* [Your goal]
Repeat the material exactly, leaving nothing out.
>> Begin Extracted material
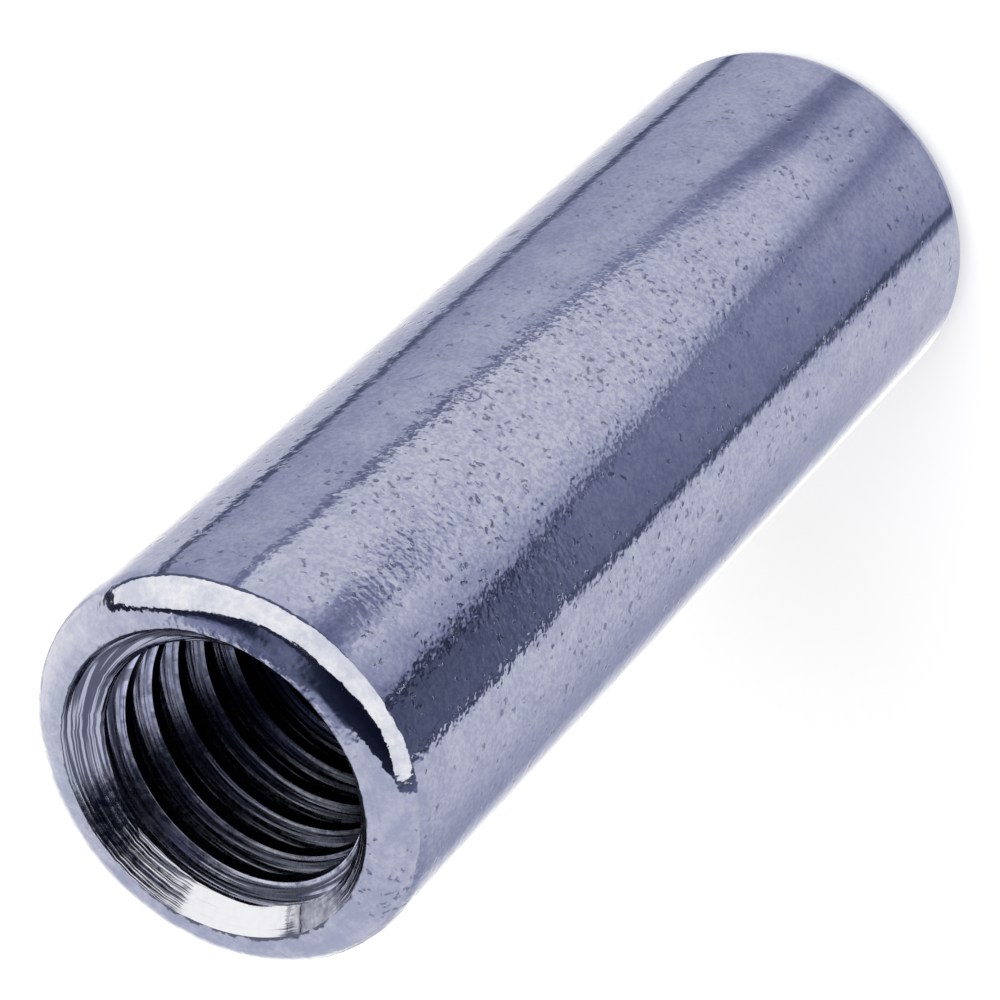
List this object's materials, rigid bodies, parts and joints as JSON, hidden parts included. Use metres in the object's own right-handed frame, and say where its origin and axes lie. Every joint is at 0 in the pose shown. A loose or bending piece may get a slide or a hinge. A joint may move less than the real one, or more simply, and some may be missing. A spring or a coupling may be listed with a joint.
{
  "type": "coupling nut",
  "caption": "Round threaded sleeve that joins two threaded rods end to end, tapped right through and countersunk at both ends.",
  "frame": {"origin": "centre of the lower end face, on which the nut stands", "axes": "+Z along the bore towards the upper end face; X and Y across the bore, with no preferred direction on a round sleeve"},
  "size_m": [0.013, 0.013, 0.04],
  "materials": {
    "zinc_plated_steel": "bright zinc plate, blue passivated, tumbled"
  },
  "bodies": {
    "root": {"coupling_nut": "zinc_plated_steel"}
  },
  "joints": []
}
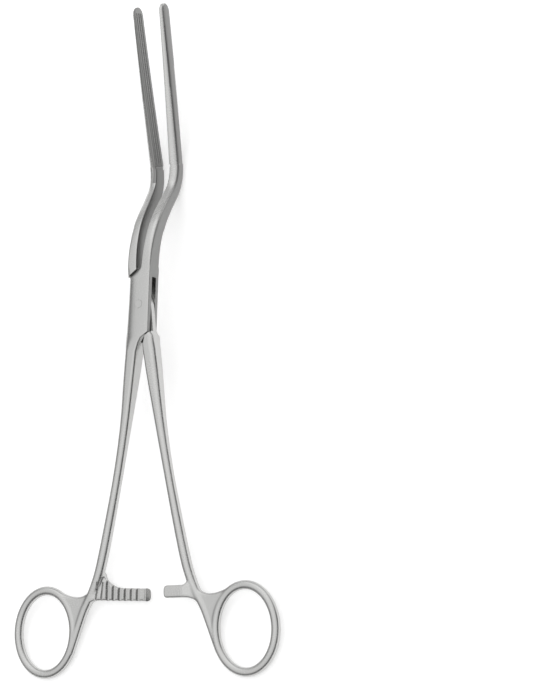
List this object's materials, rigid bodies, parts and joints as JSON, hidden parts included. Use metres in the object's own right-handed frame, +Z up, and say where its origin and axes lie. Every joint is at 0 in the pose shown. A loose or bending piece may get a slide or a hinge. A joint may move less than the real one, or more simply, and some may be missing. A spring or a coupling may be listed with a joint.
{
  "type": "intestinal clamp",
  "caption": "Ring-handled intestinal clamp with a box lock, a ratchet between the shanks and long bayonet jaws with fine lengthwise toothed rows",
  "frame": {"origin": "Middle of the footprint, at the height of the lowest points, where the clamp meets the table it lies on", "axes": "+Y runs along the clamp from the finger rings to the jaw tips, +X runs across it from the box half's ring to the tongue half's ring, and +Z points up off the table"},
  "size_m": [0.117, 0.2566, 0.0227],
  "materials": {
    "satin_steel": "satin"
  },
  "bodies": {
    "box_half": {"box_half": "satin_steel", "pivot_pin": "satin_steel"},
    "tongue_half": {"tongue_half": "satin_steel"}
  },
  "joints": [
    {"name": "box_lock_hinge", "type": "hinge", "parent": "box_half", "child": "tongue_half", "pos_m": [0, 0.01062, 0.01471], "axis": [0, -0.0938, 0.9956], "range_deg": [-5.2, 35]}
  ]
}
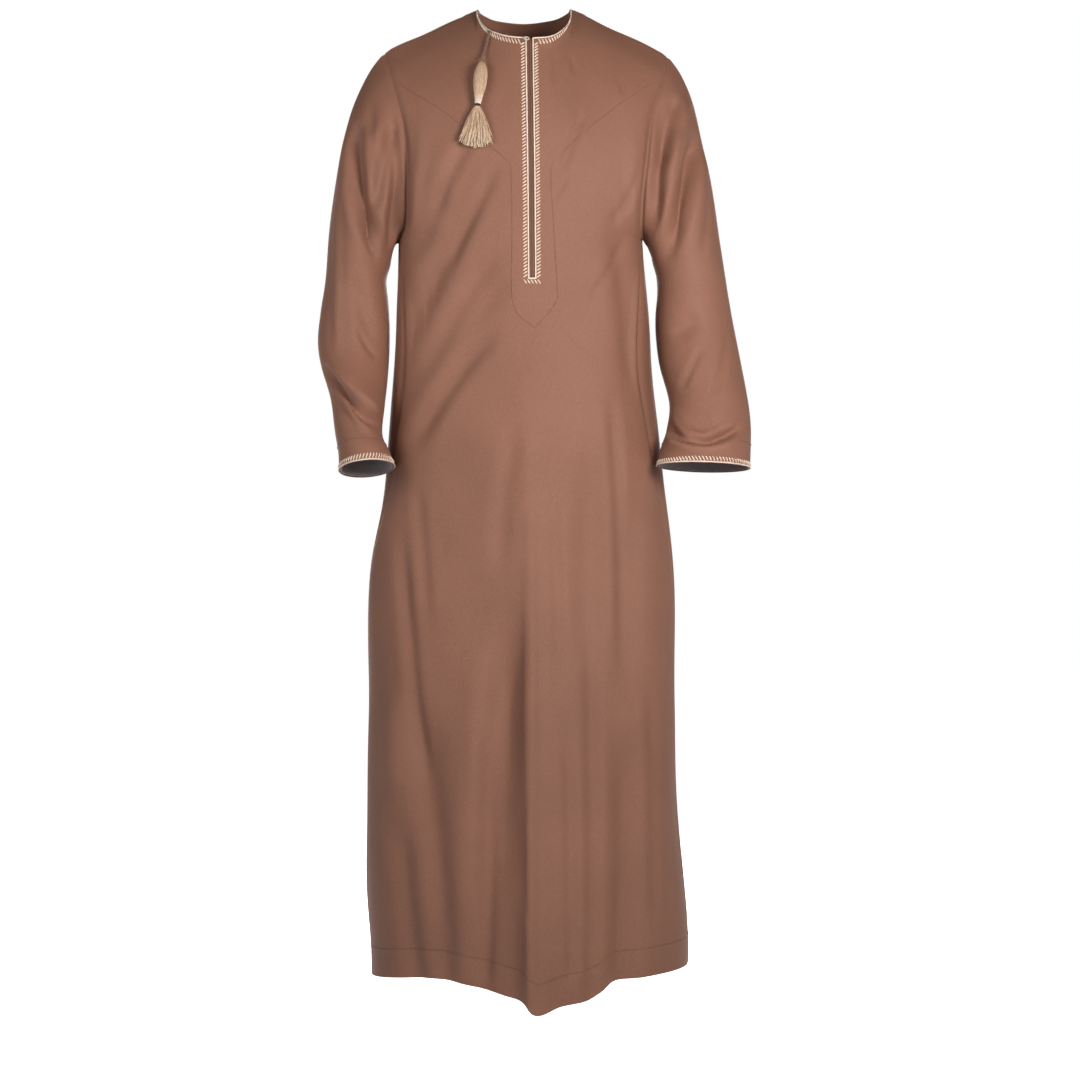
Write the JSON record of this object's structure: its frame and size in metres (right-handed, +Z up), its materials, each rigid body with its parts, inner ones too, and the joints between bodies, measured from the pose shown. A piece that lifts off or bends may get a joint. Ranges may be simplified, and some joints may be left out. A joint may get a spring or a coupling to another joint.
{
  "type": "thobe",
  "caption": "Ankle-length collarless robe in worn form, with a round piped neck, a half placket, set-in sleeves and a tassel hanging at the neck.",
  "frame": {"origin": "middle of the line between the two points where the shoulder seams meet the neck, where the robe is worn on the shoulders", "axes": "+Z up along the robe's length, -Y out of the front, +X to the wearer's left"},
  "size_m": [0.6394, 0.4046, 1.4645],
  "materials": {
    "suiting": "smooth mid-brown suiting with a soft sheen",
    "placket": "smooth brown suiting, matte",
    "piping": "cream corded thread, satin",
    "cuff_facing": "grey lining with fine dots, matte",
    "hook": "pale wound thread, satin",
    "tassel_cord": "twisted brown cord, matte",
    "tassel_head": "wound tan thread with a silky sheen",
    "tassel_ring": "dark thread binding, matte",
    "tassel_fringe": "loose tan silk threads, satin"
  },
  "bodies": {
    "root": {"front_chest": "suiting", "front_waist": "suiting", "front_skirt": "suiting", "back_chest": "suiting", "back_waist": "suiting", "back_skirt": "suiting", "sleeve_right_upper": "suiting", "sleeve_right_lower": "suiting", "sleeve_left_upper": "suiting", "sleeve_left_lower": "suiting", "placket_right": "placket", "placket_left": "placket", "neck_tab": "placket", "neck_piping_front": "piping", "neck_piping_back": "piping", "cuff_piping_right": "piping", "cuff_piping_left": "piping", "cuff_facing_right": "cuff_facing", "cuff_facing_left": "cuff_facing", "neck_hook": "hook", "tassel_cord": "tassel_cord", "tassel_head": "tassel_head", "tassel_ring": "tassel_ring", "tassel_skirt": "tassel_fringe"}
  },
  "joints": []
}
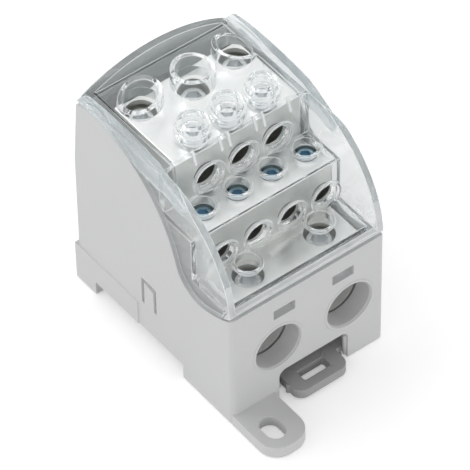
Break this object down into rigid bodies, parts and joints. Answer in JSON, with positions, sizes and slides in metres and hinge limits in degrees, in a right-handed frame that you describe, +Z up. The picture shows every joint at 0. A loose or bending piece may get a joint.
>> End Extracted material
* [Solution to this problem]
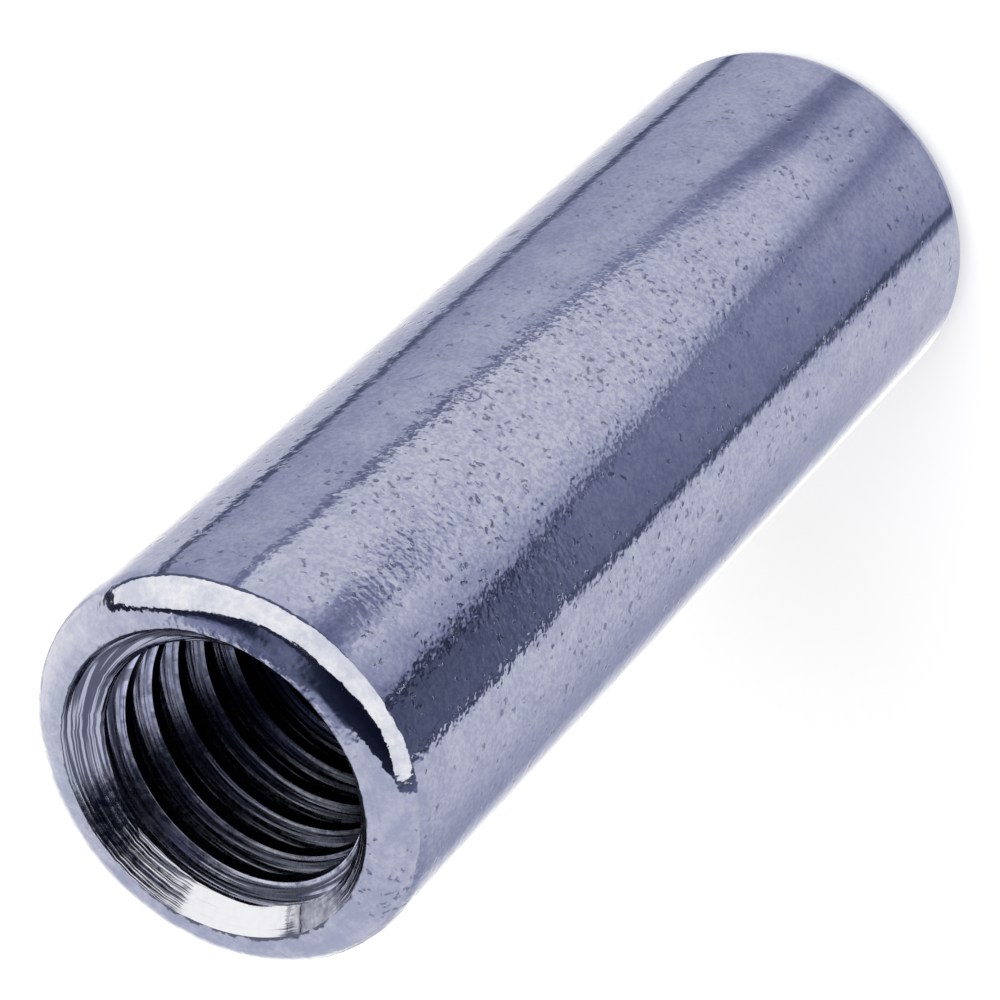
List this object's materials, rigid bodies, parts and joints as JSON, hidden parts included. Use metres in the object's own right-handed frame, and say where its origin and axes lie. Every joint is at 0 in the pose shown. A loose or bending piece may get a slide or a hinge. A joint may move less than the real one, or more simply, and some may be missing. A spring or a coupling may be listed with a joint.
{
  "type": "coupling nut",
  "caption": "Round threaded sleeve that joins two threaded rods end to end, tapped right through and countersunk at both ends.",
  "frame": {"origin": "centre of the lower end face, on which the nut stands", "axes": "+Z along the bore towards the upper end face; X and Y across the bore, with no preferred direction on a round sleeve"},
  "size_m": [0.013, 0.013, 0.04],
  "materials": {
    "zinc_plated_steel": "bright zinc plate, blue passivated, tumbled"
  },
  "bodies": {
    "root": {"coupling_nut": "zinc_plated_steel"}
  },
  "joints": []
}
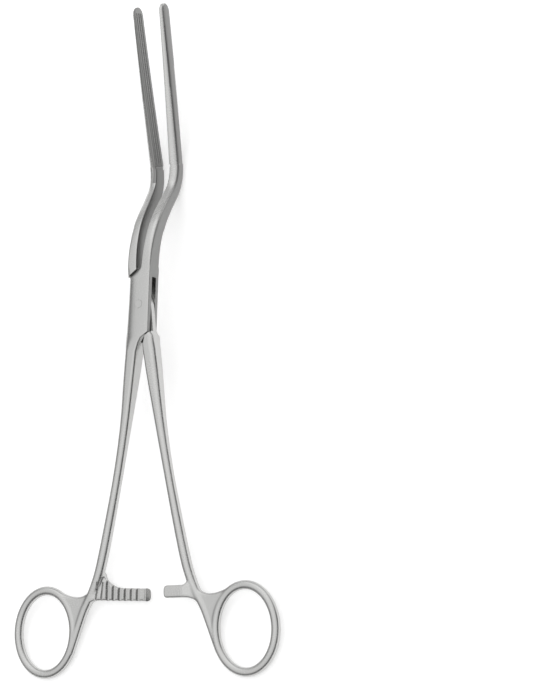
List this object's materials, rigid bodies, parts and joints as JSON, hidden parts included. Use metres in the object's own right-handed frame, +Z up, and say where its origin and axes lie. Every joint is at 0 in the pose shown. A loose or bending piece may get a slide or a hinge. A joint may move less than the real one, or more simply, and some may be missing. A spring or a coupling may be listed with a joint.
{
  "type": "intestinal clamp",
  "caption": "Ring-handled intestinal clamp with a box lock, a ratchet between the shanks and long bayonet jaws with fine lengthwise toothed rows",
  "frame": {"origin": "Middle of the footprint, at the height of the lowest points, where the clamp meets the table it lies on", "axes": "+Y runs along the clamp from the finger rings to the jaw tips, +X runs across it from the box half's ring to the tongue half's ring, and +Z points up off the table"},
  "size_m": [0.117, 0.2566, 0.0227],
  "materials": {
    "satin_steel": "satin"
  },
  "bodies": {
    "box_half": {"box_half": "satin_steel", "pivot_pin": "satin_steel"},
    "tongue_half": {"tongue_half": "satin_steel"}
  },
  "joints": [
    {"name": "box_lock_hinge", "type": "hinge", "parent": "box_half", "child": "tongue_half", "pos_m": [0, 0.01062, 0.01471], "axis": [0, -0.0938, 0.9956], "range_deg": [-5.2, 35]}
  ]
}
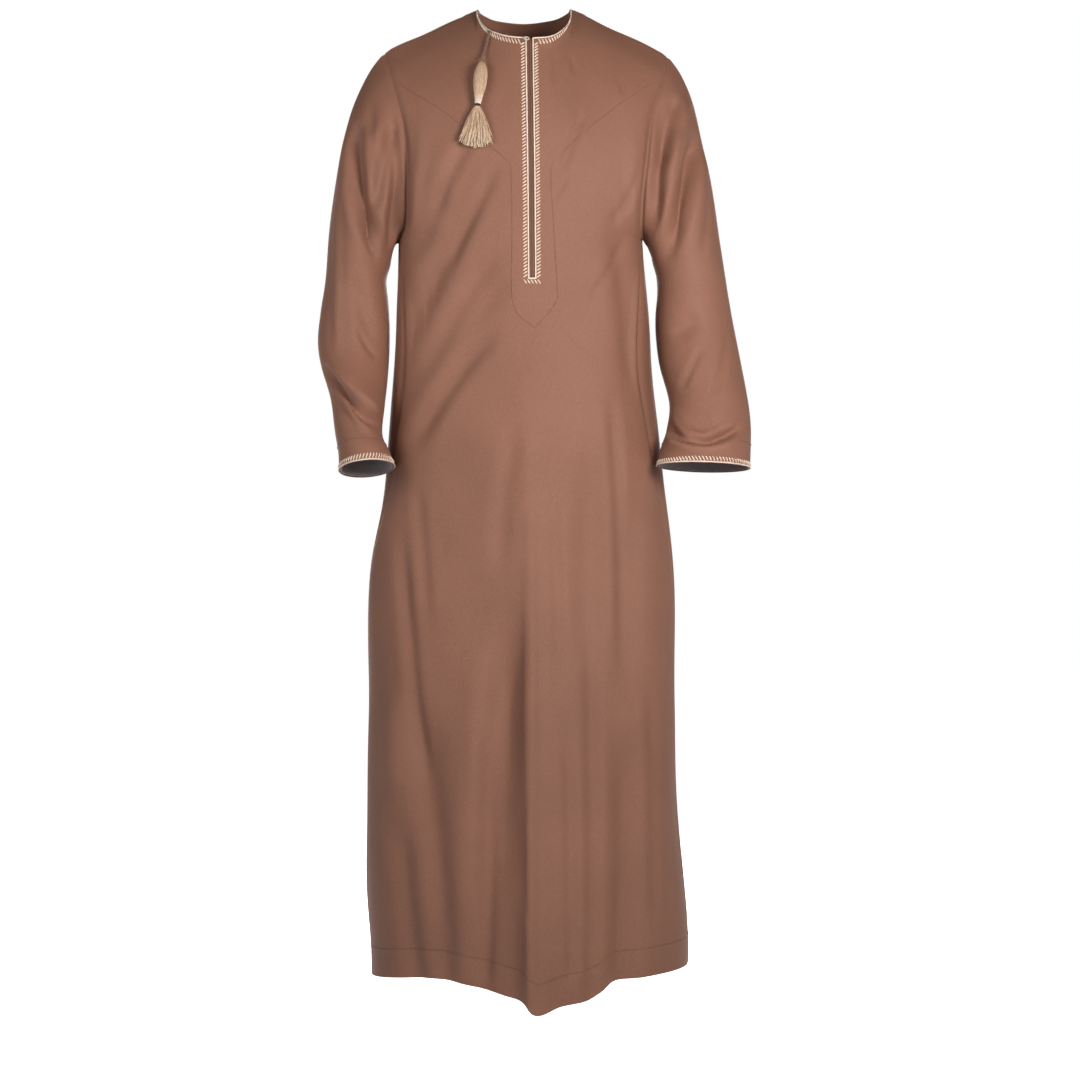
Write the JSON record of this object's structure: its frame and size in metres (right-handed, +Z up), its materials, each rigid body with its parts, inner ones too, and the joints between bodies, measured from the pose shown. A piece that lifts off or bends may get a joint. Ranges may be simplified, and some joints may be left out. A joint may get a spring or a coupling to another joint.
{
  "type": "thobe",
  "caption": "Ankle-length collarless robe in worn form, with a round piped neck, a half placket, set-in sleeves and a tassel hanging at the neck.",
  "frame": {"origin": "middle of the line between the two points where the shoulder seams meet the neck, where the robe is worn on the shoulders", "axes": "+Z up along the robe's length, -Y out of the front, +X to the wearer's left"},
  "size_m": [0.6394, 0.4046, 1.4645],
  "materials": {
    "suiting": "smooth mid-brown suiting with a soft sheen",
    "placket": "smooth brown suiting, matte",
    "piping": "cream corded thread, satin",
    "cuff_facing": "grey lining with fine dots, matte",
    "hook": "pale wound thread, satin",
    "tassel_cord": "twisted brown cord, matte",
    "tassel_head": "wound tan thread with a silky sheen",
    "tassel_ring": "dark thread binding, matte",
    "tassel_fringe": "loose tan silk threads, satin"
  },
  "bodies": {
    "root": {"front_chest": "suiting", "front_waist": "suiting", "front_skirt": "suiting", "back_chest": "suiting", "back_waist": "suiting", "back_skirt": "suiting", "sleeve_right_upper": "suiting", "sleeve_right_lower": "suiting", "sleeve_left_upper": "suiting", "sleeve_left_lower": "suiting", "placket_right": "placket", "placket_left": "placket", "neck_tab": "placket", "neck_piping_front": "piping", "neck_piping_back": "piping", "cuff_piping_right": "piping", "cuff_piping_left": "piping", "cuff_facing_right": "cuff_facing", "cuff_facing_left": "cuff_facing", "neck_hook": "hook", "tassel_cord": "tassel_cord", "tassel_head": "tassel_head", "tassel_ring": "tassel_ring", "tassel_skirt": "tassel_fringe"}
  },
  "joints": []
}
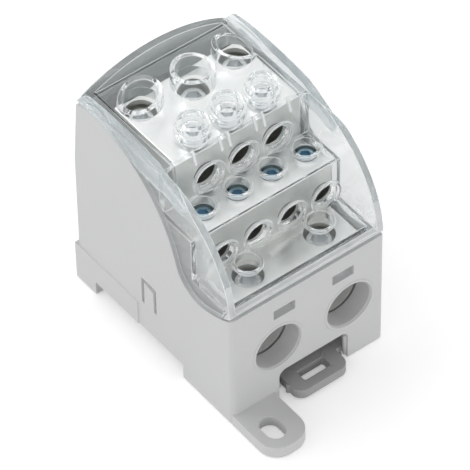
Break this object down into rigid bodies, parts and joints. Answer in JSON, with positions, sizes and slides in metres and hinge limits in degrees, in a right-handed frame that you describe, +Z up. The picture shows every joint at 0. A loose or bending piece may get a joint.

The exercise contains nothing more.